__Task instructions__. Return, unaltered, every line from the beginning of the material below up to and including the one with "POST_EDGE_RADIUS = 2.0".

__Raw data__.
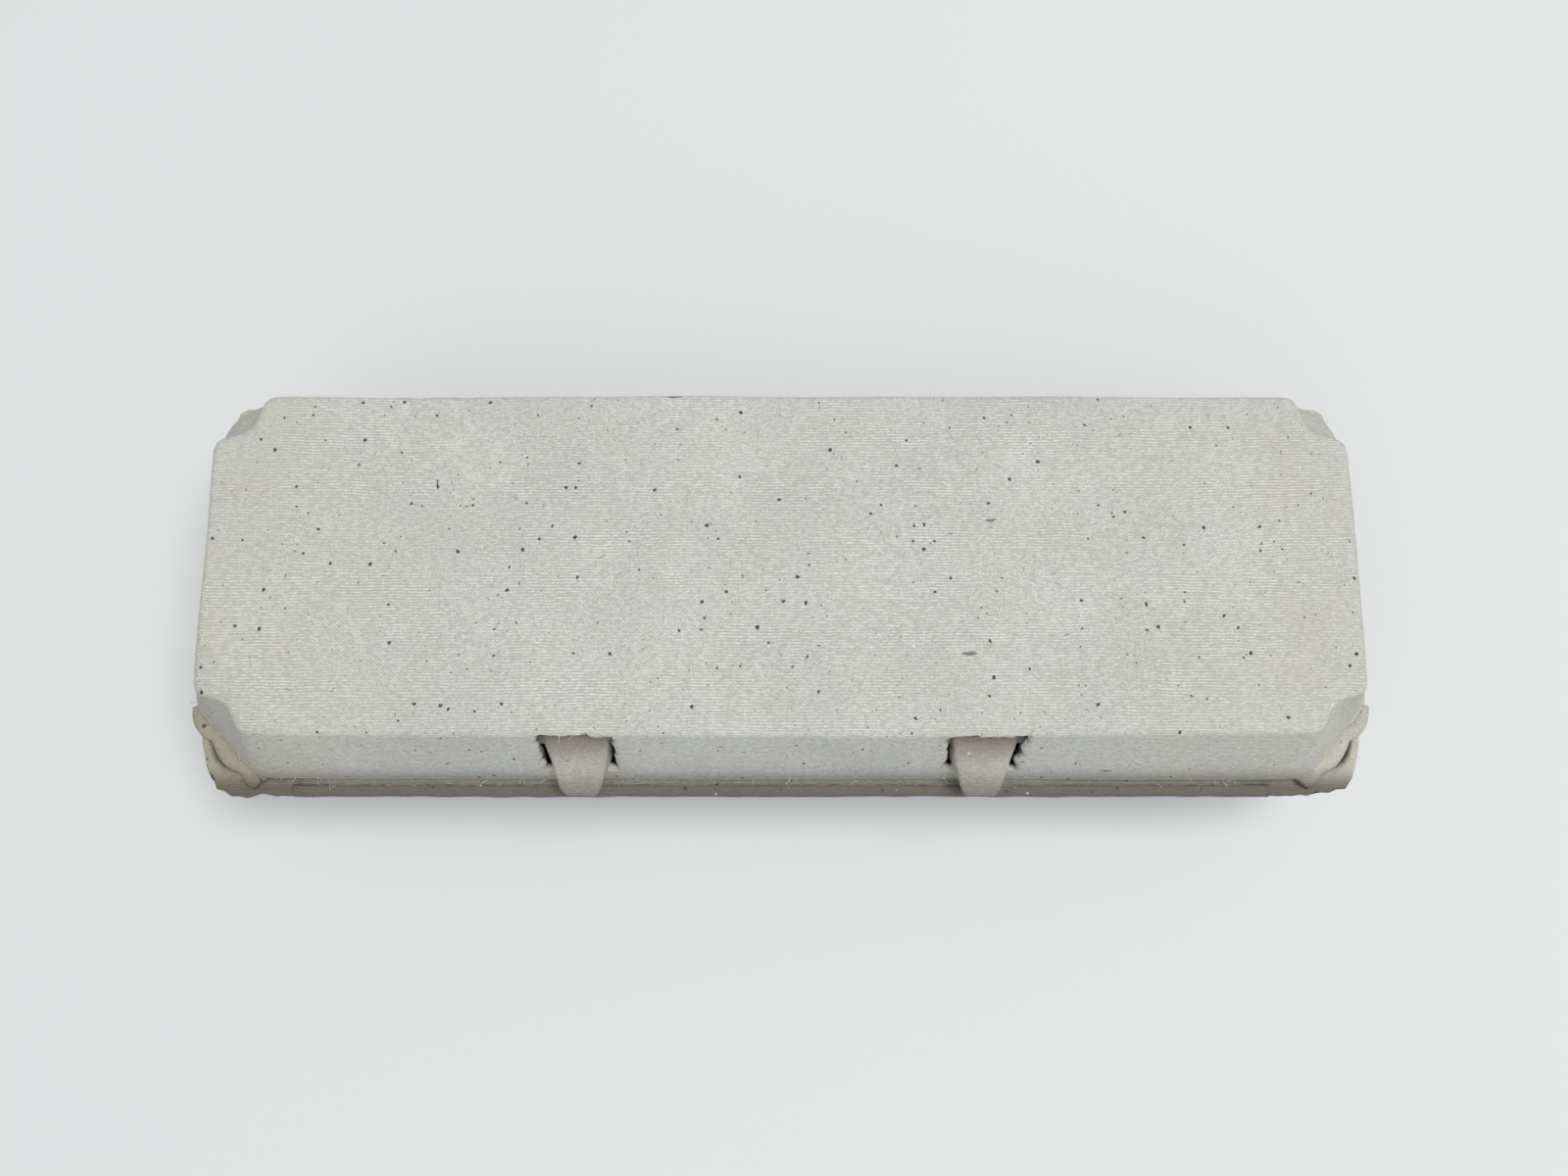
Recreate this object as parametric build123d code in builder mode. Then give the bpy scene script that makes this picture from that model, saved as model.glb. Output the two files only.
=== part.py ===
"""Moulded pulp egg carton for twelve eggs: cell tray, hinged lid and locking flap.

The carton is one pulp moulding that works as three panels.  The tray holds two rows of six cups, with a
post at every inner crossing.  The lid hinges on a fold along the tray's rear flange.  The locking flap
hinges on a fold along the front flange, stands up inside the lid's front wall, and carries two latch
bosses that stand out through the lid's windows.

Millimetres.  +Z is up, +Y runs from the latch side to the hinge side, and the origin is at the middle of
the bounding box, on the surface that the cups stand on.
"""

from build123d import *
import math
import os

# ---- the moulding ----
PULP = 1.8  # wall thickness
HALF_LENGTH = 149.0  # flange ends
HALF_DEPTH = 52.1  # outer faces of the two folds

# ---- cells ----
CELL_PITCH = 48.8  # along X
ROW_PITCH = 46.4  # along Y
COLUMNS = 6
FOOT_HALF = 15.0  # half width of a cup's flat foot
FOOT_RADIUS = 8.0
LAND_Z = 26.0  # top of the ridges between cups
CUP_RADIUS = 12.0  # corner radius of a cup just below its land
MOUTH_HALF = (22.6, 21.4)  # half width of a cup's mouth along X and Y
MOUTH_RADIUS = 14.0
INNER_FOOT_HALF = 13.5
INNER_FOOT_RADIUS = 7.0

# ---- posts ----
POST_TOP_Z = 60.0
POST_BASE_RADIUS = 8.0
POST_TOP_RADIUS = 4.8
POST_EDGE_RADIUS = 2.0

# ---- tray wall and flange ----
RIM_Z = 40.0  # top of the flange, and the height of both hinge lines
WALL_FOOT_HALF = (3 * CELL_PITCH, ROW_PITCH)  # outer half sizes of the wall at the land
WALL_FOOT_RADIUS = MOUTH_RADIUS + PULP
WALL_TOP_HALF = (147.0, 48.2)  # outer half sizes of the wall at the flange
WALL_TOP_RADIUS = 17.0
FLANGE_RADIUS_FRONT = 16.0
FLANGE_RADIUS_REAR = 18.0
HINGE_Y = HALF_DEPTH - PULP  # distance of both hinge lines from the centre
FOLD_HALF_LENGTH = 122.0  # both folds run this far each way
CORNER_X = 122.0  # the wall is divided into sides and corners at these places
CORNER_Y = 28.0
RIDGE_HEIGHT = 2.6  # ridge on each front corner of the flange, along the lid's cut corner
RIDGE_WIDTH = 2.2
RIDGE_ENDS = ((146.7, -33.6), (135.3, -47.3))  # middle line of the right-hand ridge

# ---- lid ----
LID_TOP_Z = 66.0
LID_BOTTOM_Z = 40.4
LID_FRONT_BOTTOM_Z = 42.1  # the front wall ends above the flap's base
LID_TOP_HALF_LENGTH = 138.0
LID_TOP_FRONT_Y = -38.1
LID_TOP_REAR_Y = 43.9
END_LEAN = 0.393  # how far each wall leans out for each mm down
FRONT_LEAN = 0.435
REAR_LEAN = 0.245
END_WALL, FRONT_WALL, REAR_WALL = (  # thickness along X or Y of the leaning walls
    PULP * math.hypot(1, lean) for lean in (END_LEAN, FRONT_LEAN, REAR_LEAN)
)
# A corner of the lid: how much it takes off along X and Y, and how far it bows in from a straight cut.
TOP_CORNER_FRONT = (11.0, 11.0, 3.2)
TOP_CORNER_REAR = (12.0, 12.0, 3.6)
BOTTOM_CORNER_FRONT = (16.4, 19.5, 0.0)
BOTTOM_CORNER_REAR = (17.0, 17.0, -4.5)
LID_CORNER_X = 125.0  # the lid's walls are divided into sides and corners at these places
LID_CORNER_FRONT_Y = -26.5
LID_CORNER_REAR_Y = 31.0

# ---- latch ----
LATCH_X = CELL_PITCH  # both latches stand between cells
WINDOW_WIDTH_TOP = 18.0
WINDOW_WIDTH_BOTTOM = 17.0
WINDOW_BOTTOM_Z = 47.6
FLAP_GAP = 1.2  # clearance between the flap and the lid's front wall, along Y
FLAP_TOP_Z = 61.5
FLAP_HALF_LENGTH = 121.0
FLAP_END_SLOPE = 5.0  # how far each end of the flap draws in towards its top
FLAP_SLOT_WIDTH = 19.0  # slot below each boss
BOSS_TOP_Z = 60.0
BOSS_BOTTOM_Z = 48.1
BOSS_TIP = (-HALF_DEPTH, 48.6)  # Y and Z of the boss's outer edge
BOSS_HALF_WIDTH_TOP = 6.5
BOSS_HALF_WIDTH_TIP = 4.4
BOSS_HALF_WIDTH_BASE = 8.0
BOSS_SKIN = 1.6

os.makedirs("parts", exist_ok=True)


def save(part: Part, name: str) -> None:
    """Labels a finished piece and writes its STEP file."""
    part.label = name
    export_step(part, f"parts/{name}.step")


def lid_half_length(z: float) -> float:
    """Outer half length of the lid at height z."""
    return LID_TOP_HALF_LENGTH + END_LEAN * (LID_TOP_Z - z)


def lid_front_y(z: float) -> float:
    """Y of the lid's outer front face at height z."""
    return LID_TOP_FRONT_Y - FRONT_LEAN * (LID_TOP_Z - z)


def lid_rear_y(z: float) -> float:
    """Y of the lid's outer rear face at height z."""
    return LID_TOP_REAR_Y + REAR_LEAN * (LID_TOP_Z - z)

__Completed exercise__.
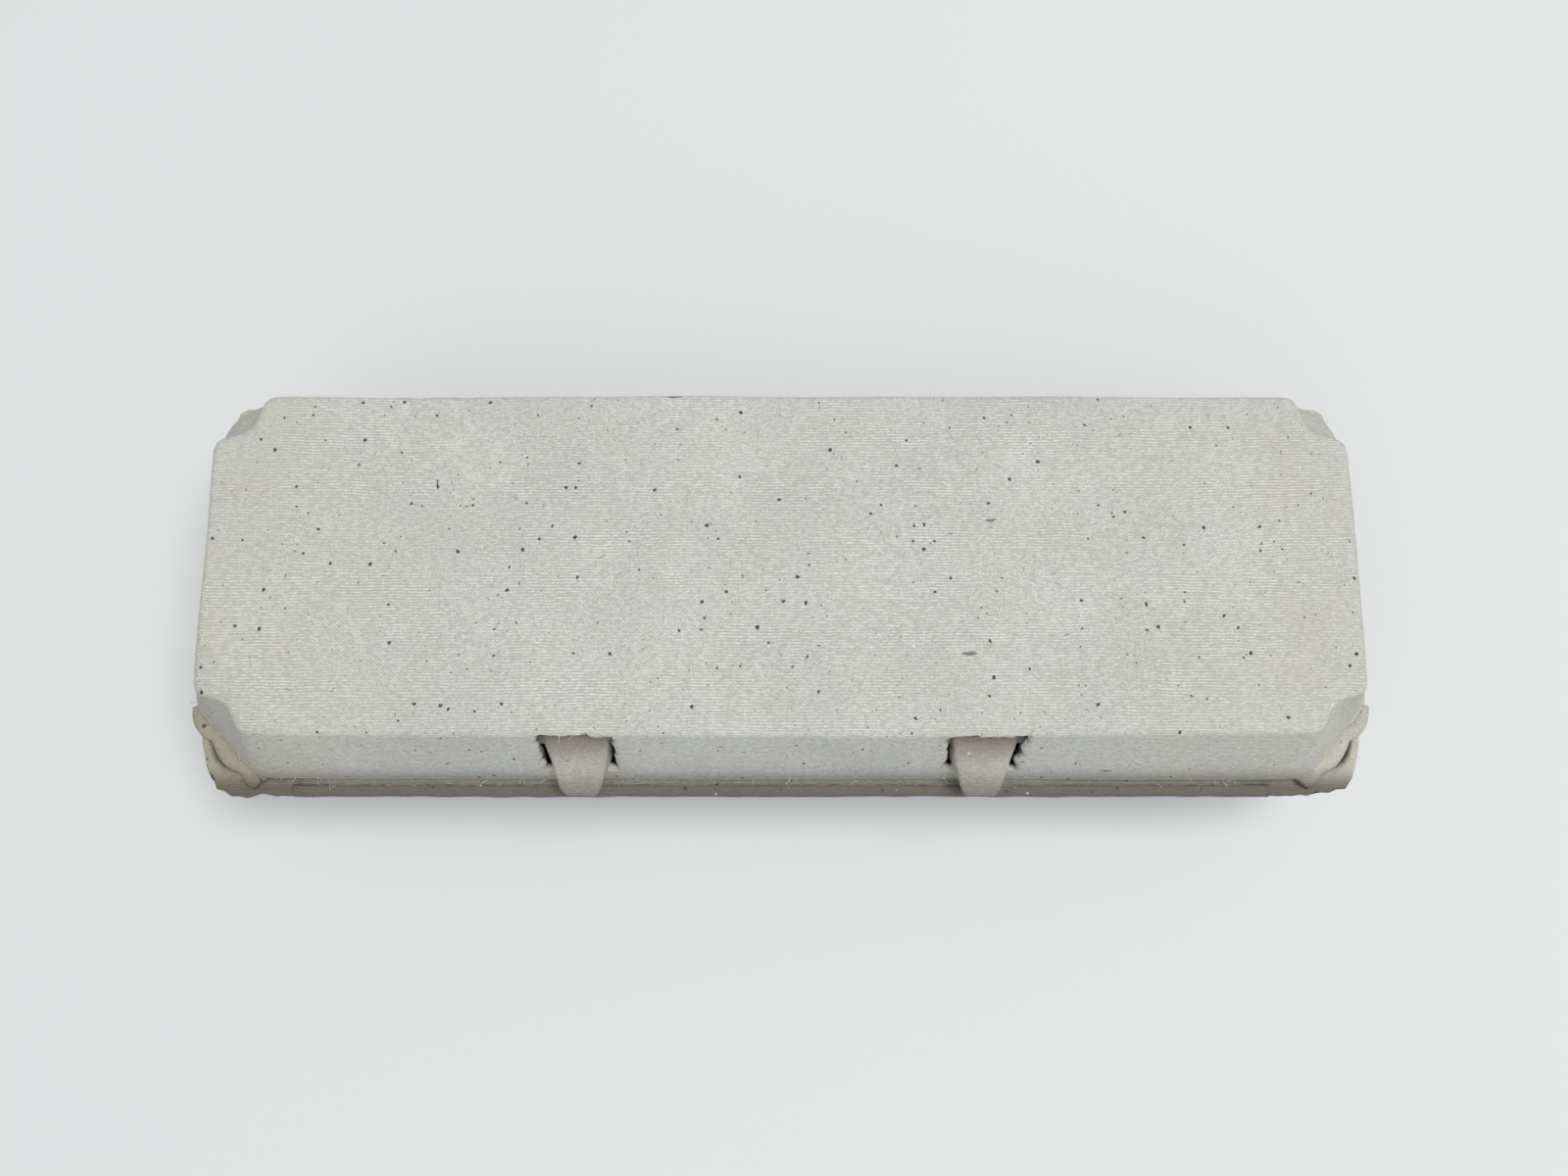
Recreate this object as parametric build123d code in builder mode. Then give the bpy scene script that makes this picture from that model, saved as model.glb. Output the two files only.
=== part.py ===
"""Moulded pulp egg carton for twelve eggs: cell tray, hinged lid and locking flap.

The carton is one pulp moulding that works as three panels.  The tray holds two rows of six cups, with a
post at every inner crossing.  The lid hinges on a fold along the tray's rear flange.  The locking flap
hinges on a fold along the front flange, stands up inside the lid's front wall, and carries two latch
bosses that stand out through the lid's windows.

Millimetres.  +Z is up, +Y runs from the latch side to the hinge side, and the origin is at the middle of
the bounding box, on the surface that the cups stand on.
"""

from build123d import *
import math
import os

# ---- the moulding ----
PULP = 1.8  # wall thickness
HALF_LENGTH = 149.0  # flange ends
HALF_DEPTH = 52.1  # outer faces of the two folds

# ---- cells ----
CELL_PITCH = 48.8  # along X
ROW_PITCH = 46.4  # along Y
COLUMNS = 6
FOOT_HALF = 15.0  # half width of a cup's flat foot
FOOT_RADIUS = 8.0
LAND_Z = 26.0  # top of the ridges between cups
CUP_RADIUS = 12.0  # corner radius of a cup just below its land
MOUTH_HALF = (22.6, 21.4)  # half width of a cup's mouth along X and Y
MOUTH_RADIUS = 14.0
INNER_FOOT_HALF = 13.5
INNER_FOOT_RADIUS = 7.0

# ---- posts ----
POST_TOP_Z = 60.0
POST_BASE_RADIUS = 8.0
POST_TOP_RADIUS = 4.8
POST_EDGE_RADIUS = 2.0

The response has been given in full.